INSTRUCTION: Restate the whole listing exactly.

COLLECTED DATA:
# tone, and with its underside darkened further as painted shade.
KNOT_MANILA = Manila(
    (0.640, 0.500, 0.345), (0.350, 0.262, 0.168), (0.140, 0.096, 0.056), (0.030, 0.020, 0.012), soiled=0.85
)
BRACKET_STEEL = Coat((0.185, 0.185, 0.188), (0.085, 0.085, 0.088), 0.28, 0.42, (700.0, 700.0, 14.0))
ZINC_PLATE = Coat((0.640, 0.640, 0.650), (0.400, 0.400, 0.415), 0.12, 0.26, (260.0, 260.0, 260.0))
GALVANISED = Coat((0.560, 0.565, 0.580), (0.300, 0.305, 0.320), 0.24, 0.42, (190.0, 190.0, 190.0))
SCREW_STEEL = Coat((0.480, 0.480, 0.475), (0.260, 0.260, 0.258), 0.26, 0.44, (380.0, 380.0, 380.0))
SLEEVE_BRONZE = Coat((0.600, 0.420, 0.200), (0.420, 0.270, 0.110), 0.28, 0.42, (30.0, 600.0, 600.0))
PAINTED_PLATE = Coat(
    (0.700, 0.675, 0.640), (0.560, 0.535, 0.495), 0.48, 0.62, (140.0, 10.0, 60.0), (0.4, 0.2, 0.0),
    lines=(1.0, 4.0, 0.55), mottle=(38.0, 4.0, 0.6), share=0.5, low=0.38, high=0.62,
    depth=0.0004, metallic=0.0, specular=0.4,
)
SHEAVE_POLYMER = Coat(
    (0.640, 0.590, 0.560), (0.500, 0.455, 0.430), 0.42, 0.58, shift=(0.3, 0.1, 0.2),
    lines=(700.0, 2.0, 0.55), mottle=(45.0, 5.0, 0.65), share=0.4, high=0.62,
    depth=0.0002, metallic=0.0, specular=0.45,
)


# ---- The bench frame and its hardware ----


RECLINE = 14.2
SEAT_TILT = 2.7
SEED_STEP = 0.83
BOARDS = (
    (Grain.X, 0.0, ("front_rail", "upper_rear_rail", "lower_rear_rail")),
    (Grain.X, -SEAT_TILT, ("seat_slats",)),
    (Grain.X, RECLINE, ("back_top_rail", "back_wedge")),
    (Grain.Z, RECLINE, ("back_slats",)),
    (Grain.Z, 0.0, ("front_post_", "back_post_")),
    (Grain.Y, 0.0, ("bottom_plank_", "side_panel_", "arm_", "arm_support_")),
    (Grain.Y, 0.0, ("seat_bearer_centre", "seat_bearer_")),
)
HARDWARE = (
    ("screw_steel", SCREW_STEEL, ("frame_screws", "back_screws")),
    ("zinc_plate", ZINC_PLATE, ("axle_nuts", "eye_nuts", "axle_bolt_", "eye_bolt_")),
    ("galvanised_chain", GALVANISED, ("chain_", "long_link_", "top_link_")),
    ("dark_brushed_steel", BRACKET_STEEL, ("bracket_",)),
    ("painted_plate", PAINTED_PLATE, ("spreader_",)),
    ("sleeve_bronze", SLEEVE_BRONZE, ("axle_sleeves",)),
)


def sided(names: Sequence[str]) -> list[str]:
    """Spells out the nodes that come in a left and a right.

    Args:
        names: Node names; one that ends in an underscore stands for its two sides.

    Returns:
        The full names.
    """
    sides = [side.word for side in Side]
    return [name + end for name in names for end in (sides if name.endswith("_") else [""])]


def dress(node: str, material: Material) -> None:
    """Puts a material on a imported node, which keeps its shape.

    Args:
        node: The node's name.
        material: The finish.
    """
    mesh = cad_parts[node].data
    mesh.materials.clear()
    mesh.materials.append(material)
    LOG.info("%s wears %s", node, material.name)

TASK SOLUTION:
# tone, and with its underside darkened further as painted shade.
KNOT_MANILA = Manila(
    (0.640, 0.500, 0.345), (0.350, 0.262, 0.168), (0.140, 0.096, 0.056), (0.030, 0.020, 0.012), soiled=0.85
)
BRACKET_STEEL = Coat((0.185, 0.185, 0.188), (0.085, 0.085, 0.088), 0.28, 0.42, (700.0, 700.0, 14.0))
ZINC_PLATE = Coat((0.640, 0.640, 0.650), (0.400, 0.400, 0.415), 0.12, 0.26, (260.0, 260.0, 260.0))
GALVANISED = Coat((0.560, 0.565, 0.580), (0.300, 0.305, 0.320), 0.24, 0.42, (190.0, 190.0, 190.0))
SCREW_STEEL = Coat((0.480, 0.480, 0.475), (0.260, 0.260, 0.258), 0.26, 0.44, (380.0, 380.0, 380.0))
SLEEVE_BRONZE = Coat((0.600, 0.420, 0.200), (0.420, 0.270, 0.110), 0.28, 0.42, (30.0, 600.0, 600.0))
PAINTED_PLATE = Coat(
    (0.700, 0.675, 0.640), (0.560, 0.535, 0.495), 0.48, 0.62, (140.0, 10.0, 60.0), (0.4, 0.2, 0.0),
    lines=(1.0, 4.0, 0.55), mottle=(38.0, 4.0, 0.6), share=0.5, low=0.38, high=0.62,
    depth=0.0004, metallic=0.0, specular=0.4,
)
SHEAVE_POLYMER = Coat(
    (0.640, 0.590, 0.560), (0.500, 0.455, 0.430), 0.42, 0.58, shift=(0.3, 0.1, 0.2),
    lines=(700.0, 2.0, 0.55), mottle=(45.0, 5.0, 0.65), share=0.4, high=0.62,
    depth=0.0002, metallic=0.0, specular=0.45,
)


# ---- The bench frame and its hardware ----


RECLINE = 14.2
SEAT_TILT = 2.7
SEED_STEP = 0.83
BOARDS = (
    (Grain.X, 0.0, ("front_rail", "upper_rear_rail", "lower_rear_rail")),
    (Grain.X, -SEAT_TILT, ("seat_slats",)),
    (Grain.X, RECLINE, ("back_top_rail", "back_wedge")),
    (Grain.Z, RECLINE, ("back_slats",)),
    (Grain.Z, 0.0, ("front_post_", "back_post_")),
    (Grain.Y, 0.0, ("bottom_plank_", "side_panel_", "arm_", "arm_support_")),
    (Grain.Y, 0.0, ("seat_bearer_centre", "seat_bearer_")),
)
HARDWARE = (
    ("screw_steel", SCREW_STEEL, ("frame_screws", "back_screws")),
    ("zinc_plate", ZINC_PLATE, ("axle_nuts", "eye_nuts", "axle_bolt_", "eye_bolt_")),
    ("galvanised_chain", GALVANISED, ("chain_", "long_link_", "top_link_")),
    ("dark_brushed_steel", BRACKET_STEEL, ("bracket_",)),
    ("painted_plate", PAINTED_PLATE, ("spreader_",)),
    ("sleeve_bronze", SLEEVE_BRONZE, ("axle_sleeves",)),
)


def sided(names: Sequence[str]) -> list[str]:
    """Spells out the nodes that come in a left and a right.

    Args:
        names: Node names; one that ends in an underscore stands for its two sides.

    Returns:
        The full names.
    """
    sides = [side.word for side in Side]
    return [name + end for name in names for end in (sides if name.endswith("_") else [""])]


def dress(node: str, material: Material) -> None:
    """Puts a material on a imported node, which keeps its shape.

    Args:
        node: The node's name.
        material: The finish.
    """
    mesh = cad_parts[node].data
    mesh.materials.clear()
    mesh.materials.append(material)
    LOG.info("%s wears %s", node, material.name)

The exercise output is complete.